Poder de compra e classe média em xeque
Durante o primeiro governo Trump os salários reais apresentaram crescimento modesto, mas as tarifas alfandegárias afetaram segmentos específicos da classe média, especialmente em estados agrícolas e industriais.
Na Argentina, os efeitos da inflação e dos ajustes recaíram diretamente sobre o poder aquisitivo da classe média e baixa. Segundo o INDEC, o salário médio real caiu 24% nos primeiros meses de 2024, e a pobreza subiu para 52,9% da população.
Desafios às instituições econômicas
Trump adotou uma postura crítica em relação à instituições multilaterais como a Organização Mundial do Comércio (OMC), chegando a bloquear o funcionamento do órgão de apelações da entidade.
Milei, por sua vez, propôs ideias radicais como a eliminação do Banco Central argentino e a dolarização da economia, o que gerou amplo debate entre economistas e juristas. Até hoje isso não aconteceu e nem deve ocorrer.

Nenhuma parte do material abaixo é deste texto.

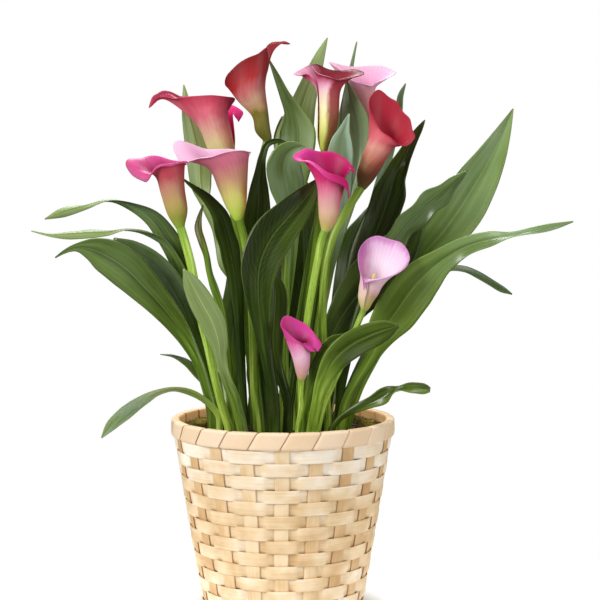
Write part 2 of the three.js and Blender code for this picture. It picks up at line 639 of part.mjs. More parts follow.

Entre o idealismo neoliberal e os limites da realidade
As gestões de Trump e Milei compartilham elementos comuns: uma retórica antiestablishment, a aposta em reformas econômicas radicais e o enfrentamento direto às instituições tradicionais, o que domesticamente inclui até o poder judiciário.
Enquanto Trump operava e volta a operar em uma economia robusta e com margem de manobra, Milei enfrenta o desafio de ajustar uma economia em colapso. Os dois casos mostram que políticas econômicas de viés neoliberal, disruptivas, não consideram o timing, o contexto e, sobretudo, o impacto social de seus questionáveis preceitos econômicos.
O modelo neoliberal está falido. Ele é gerador de injustiças, pobreza e tensões sociais, que só satisfaz o apetite de uma minúscula parcela de privilegiados, bilionários e milionários, que se banqueteiam com o “sangue do trabalhador”, assalariado ou não, lhes sugando como vampiros.